Ahead of the reauthorization of PDUFA VII, Friends of Cancer Research developed an interactive dashboard to assess how provisions included in past PDUFA agreements have emerged as important tools to support timely development and regulatory decision-making.

Between 2013 and 2022, 98% (133/136) of original oncology drugs were approved on or ahead of their PDUFA goal date, indicating that the regulatory timelines established through PDUFA enable timely and predictable access to safe and effective new therapies.

Past reauthorizations have also established new policies and programs that expedited development and review of products that treat serious illness and alleviate unmet medical needs. Drugs using these expedited programs were approved in a median of 6.9 months compared with 11.6 months for traditional approvals. One hundred percent of the first-in-class oncology approvals granted since 2013 came out of an expedited program.

Since 2013, more than half of new oncology products received breakthrough therapy designation, which has been shown to shorten average development times by nearly three years — this has led to improvements in clinical outcomes.

PDUFA VII presents the opportunity to advance new programs and policies that enhance existing mechanisms to support efficient development and review of new products.

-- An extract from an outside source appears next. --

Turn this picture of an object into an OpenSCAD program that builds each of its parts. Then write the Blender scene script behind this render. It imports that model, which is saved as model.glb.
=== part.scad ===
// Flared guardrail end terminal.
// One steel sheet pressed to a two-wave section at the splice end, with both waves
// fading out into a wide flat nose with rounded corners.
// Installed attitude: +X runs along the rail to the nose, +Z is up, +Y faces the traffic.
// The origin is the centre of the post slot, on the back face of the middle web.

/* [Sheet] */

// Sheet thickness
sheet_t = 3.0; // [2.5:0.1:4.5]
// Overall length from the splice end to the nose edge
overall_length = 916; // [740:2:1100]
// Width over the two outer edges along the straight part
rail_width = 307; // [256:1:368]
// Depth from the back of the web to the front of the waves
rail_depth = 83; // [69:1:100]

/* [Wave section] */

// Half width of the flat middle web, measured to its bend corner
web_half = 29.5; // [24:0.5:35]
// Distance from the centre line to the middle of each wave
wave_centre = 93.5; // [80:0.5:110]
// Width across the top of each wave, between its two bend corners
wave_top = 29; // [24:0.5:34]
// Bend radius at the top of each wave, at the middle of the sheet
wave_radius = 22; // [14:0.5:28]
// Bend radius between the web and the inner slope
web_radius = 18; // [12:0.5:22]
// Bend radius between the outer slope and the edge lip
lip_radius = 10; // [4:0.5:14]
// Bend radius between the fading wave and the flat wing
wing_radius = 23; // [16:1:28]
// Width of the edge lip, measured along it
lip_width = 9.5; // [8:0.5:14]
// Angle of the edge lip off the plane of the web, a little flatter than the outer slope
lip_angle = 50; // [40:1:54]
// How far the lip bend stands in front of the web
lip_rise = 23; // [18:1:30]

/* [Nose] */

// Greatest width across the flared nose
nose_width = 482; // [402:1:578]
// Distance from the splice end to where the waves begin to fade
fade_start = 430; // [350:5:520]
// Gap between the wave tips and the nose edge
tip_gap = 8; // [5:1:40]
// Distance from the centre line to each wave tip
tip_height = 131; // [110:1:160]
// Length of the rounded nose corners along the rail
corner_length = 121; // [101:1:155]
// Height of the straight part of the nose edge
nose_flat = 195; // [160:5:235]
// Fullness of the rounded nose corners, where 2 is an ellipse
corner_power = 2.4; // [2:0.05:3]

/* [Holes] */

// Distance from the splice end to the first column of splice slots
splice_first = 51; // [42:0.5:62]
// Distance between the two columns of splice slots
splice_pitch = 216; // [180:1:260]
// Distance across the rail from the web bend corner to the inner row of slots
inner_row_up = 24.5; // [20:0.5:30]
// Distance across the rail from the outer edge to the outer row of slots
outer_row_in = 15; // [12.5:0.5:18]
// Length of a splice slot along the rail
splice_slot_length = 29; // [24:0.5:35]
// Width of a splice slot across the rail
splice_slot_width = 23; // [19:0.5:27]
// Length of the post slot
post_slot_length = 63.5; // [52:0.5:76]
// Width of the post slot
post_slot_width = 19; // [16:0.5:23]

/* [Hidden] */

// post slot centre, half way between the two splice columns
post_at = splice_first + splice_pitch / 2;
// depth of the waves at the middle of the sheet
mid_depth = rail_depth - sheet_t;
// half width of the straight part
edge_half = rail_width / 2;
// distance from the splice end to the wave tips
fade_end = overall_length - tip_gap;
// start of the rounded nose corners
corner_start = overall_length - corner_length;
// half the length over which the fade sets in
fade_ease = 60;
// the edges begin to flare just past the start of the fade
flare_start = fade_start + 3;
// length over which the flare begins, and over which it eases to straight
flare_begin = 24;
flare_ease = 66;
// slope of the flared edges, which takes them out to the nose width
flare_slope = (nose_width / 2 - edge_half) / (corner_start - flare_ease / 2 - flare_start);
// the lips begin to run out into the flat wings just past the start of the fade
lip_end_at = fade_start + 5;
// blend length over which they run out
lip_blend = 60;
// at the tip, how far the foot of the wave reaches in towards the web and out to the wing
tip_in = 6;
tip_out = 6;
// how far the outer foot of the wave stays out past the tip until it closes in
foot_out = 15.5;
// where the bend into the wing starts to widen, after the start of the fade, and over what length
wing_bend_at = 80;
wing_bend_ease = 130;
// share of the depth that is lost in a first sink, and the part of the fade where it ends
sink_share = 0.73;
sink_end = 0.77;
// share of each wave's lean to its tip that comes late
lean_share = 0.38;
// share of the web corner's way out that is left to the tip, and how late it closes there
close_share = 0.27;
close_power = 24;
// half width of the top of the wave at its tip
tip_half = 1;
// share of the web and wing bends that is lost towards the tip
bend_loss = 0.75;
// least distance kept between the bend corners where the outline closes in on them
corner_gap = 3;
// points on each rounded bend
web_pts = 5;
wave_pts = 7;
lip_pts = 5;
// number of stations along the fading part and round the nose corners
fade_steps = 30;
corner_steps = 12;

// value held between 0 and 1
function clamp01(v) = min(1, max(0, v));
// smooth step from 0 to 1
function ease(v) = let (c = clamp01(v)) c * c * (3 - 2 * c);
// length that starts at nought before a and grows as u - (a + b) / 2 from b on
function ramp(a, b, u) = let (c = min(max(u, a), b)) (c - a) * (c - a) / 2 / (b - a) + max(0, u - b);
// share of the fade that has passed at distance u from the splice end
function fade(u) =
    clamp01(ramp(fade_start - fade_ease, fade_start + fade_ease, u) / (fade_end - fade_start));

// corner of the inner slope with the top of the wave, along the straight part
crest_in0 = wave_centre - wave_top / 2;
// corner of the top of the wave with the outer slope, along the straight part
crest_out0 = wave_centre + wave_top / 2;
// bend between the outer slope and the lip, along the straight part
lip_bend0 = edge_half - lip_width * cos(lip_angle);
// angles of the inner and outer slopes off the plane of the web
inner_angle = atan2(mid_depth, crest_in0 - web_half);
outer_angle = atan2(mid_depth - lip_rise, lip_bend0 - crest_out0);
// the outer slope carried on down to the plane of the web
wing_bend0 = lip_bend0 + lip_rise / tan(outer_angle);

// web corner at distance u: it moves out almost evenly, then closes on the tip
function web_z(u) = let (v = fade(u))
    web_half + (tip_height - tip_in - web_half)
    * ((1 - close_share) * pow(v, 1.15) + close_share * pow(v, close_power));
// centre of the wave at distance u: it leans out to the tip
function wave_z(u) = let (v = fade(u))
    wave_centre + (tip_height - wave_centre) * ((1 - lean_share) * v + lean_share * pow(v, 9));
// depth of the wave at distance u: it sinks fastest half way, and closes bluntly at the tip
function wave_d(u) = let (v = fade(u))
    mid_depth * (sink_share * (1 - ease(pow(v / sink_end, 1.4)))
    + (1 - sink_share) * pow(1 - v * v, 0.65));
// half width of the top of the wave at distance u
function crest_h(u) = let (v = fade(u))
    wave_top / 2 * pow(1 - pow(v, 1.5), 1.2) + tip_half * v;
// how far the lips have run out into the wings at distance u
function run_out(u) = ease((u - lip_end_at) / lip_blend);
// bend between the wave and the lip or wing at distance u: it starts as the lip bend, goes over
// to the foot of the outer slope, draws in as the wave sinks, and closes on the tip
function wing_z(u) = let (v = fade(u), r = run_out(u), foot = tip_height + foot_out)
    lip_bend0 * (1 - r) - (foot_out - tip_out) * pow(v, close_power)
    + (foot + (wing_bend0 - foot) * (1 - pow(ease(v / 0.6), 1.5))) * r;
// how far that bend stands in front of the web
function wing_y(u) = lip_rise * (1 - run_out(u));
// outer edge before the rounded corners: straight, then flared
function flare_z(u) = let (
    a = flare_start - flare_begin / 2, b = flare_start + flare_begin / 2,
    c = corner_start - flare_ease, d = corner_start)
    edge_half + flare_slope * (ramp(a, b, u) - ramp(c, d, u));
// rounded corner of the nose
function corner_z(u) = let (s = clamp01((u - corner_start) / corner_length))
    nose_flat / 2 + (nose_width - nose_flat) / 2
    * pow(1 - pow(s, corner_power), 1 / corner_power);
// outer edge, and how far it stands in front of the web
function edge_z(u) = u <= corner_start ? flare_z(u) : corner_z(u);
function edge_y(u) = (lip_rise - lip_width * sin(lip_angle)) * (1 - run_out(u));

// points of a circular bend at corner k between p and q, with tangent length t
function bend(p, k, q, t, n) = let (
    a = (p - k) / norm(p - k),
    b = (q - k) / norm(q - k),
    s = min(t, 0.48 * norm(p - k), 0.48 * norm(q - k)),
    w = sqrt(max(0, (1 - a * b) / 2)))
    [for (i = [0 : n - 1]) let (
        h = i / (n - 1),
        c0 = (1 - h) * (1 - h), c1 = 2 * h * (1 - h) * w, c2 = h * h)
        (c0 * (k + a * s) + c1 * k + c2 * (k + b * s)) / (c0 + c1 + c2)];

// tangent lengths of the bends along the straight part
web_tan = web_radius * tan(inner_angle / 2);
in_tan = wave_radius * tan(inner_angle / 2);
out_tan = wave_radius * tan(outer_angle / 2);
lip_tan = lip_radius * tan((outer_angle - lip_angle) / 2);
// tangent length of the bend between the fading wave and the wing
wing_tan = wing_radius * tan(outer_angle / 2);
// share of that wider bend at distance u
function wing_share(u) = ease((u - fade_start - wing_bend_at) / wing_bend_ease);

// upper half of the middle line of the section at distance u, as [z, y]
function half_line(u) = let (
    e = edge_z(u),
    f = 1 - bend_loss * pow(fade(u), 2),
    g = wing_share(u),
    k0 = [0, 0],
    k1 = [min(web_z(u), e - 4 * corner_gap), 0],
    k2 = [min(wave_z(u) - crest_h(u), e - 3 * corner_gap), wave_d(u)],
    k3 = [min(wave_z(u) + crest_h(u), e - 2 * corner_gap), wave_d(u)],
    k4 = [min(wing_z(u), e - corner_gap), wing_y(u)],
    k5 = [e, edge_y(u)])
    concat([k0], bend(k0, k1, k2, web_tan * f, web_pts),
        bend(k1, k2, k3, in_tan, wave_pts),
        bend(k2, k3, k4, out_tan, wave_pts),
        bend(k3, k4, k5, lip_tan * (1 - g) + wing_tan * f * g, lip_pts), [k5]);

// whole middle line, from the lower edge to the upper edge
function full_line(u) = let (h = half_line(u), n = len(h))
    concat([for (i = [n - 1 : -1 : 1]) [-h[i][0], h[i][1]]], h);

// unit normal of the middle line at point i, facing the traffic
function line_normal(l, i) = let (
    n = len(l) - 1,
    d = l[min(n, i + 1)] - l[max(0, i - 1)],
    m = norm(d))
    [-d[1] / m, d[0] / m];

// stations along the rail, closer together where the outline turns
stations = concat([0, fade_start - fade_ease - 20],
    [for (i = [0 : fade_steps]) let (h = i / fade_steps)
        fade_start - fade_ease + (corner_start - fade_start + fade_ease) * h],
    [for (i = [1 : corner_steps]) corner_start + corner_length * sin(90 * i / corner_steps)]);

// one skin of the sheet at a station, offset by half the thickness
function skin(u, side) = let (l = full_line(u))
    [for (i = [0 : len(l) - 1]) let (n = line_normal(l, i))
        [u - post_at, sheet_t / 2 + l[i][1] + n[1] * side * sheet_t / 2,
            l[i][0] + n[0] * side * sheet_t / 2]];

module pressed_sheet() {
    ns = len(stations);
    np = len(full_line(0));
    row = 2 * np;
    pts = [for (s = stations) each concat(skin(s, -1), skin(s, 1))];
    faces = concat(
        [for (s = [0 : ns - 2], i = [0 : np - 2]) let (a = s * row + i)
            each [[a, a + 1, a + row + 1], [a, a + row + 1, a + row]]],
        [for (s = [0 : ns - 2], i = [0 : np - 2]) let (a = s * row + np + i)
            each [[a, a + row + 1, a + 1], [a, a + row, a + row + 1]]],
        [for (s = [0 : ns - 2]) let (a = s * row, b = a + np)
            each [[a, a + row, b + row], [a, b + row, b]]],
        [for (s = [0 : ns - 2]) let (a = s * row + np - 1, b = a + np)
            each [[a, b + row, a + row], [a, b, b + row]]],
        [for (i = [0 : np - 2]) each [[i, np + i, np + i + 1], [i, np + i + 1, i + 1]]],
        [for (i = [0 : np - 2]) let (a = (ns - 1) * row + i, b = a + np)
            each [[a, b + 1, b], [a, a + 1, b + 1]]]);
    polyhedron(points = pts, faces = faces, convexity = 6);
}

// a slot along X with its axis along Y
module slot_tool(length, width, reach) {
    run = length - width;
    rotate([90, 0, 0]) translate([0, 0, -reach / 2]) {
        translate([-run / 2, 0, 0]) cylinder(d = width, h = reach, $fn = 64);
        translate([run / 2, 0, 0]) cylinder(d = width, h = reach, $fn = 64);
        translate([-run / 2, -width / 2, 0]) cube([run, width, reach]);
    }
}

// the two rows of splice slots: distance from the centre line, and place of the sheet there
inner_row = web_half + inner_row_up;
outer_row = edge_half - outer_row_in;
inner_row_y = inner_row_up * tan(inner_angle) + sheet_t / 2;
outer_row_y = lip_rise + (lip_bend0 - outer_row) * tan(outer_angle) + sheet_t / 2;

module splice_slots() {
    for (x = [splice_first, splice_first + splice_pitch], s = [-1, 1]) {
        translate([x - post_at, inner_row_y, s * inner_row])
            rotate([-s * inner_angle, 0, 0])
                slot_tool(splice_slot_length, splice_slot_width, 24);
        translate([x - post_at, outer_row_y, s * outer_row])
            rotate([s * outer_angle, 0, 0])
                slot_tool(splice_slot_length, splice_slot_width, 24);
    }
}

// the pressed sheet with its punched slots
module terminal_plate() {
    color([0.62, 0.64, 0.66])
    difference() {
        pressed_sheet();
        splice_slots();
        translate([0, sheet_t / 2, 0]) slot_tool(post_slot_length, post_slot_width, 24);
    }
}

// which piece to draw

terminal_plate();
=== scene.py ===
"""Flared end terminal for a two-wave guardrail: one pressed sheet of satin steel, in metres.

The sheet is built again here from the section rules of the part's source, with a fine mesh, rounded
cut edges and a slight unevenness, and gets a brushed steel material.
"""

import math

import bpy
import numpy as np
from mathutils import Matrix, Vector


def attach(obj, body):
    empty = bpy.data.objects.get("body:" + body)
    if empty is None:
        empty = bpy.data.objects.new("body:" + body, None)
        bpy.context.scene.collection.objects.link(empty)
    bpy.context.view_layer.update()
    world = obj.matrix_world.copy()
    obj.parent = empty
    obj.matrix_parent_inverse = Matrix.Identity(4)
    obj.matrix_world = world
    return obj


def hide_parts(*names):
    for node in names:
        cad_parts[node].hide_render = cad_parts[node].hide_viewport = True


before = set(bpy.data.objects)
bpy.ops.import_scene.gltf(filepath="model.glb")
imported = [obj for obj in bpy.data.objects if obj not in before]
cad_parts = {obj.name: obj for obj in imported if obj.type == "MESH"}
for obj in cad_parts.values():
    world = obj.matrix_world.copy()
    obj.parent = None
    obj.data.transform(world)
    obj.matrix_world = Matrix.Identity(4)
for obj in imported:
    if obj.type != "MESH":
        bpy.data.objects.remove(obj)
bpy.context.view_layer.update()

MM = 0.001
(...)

For example, a pilot program created by FDA’s Oncology Center of Excellence called Real-Time Oncology Review streamlines cancer product reviews by allowing applications to be submitted in parts. This enables reviews to begin in “real time” as sections are being completed. Since the program was expanded to original applications, Real-Time Oncology Review has helped streamline the 16 original oncology approvals and shortened review timelines to 6.4 months. This pilot program represents a new mechanism that can be implemented across the agency to optimize interactions with sponsors and review processes. Passage of PDUFA VII would establish a program similar to Real-Time Oncology Review, the Split Real-Time Application Review Pilot Program, that would make these benefits available outside of oncology.

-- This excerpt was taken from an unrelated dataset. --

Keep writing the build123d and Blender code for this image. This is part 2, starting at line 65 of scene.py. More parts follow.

Among the many new important policies proposed in the current user fee bills that have advanced through the House and the Senate Committee on Health, Education, Labor, and Pensions are provisions to enhance FDA’s accelerated approval pathway. This pathway has by and large been a success at providing new medicines to severely ill patients, in some cases years sooner. The bills currently under consideration would provide additional tools to ensure post-market requirements are completed in a reasonable timeframe. Our dashboard shows that while most accelerated approvals in oncology are converted or withdrawn within 3.2 years after approval, 30 have been on the market for greater than 3.2 years without fulfilling their post-market requirements. The challenge of these “dangling” accelerated approvals could be addressed through the enhancements proposed in the current bills.

Past improvements to FDA processes made possible through PDUFA reauthorizations have enabled access to the next generation of therapies and contributed to improved survival outcomes at the population level. Authorizing PDUFA VII is essential to continue building on these successes and to avoid disruptions in FDA activity that could delay access to life-saving therapies for patients with cancer and other serious diseases.

All who care about innovation, science and patients should feel the urgency of full passage of PDUFA and let Congress know that short-term extensions will result in long-term consequences.

We urge Congress to act swiftly and decisively in the coming weeks to protect PDUFA and the millions of U.S. citizens it impacts.

Jeff Allen is president and CEO of Friends of Cancer Research (Friends), an advocacy organization in Washington, D.C.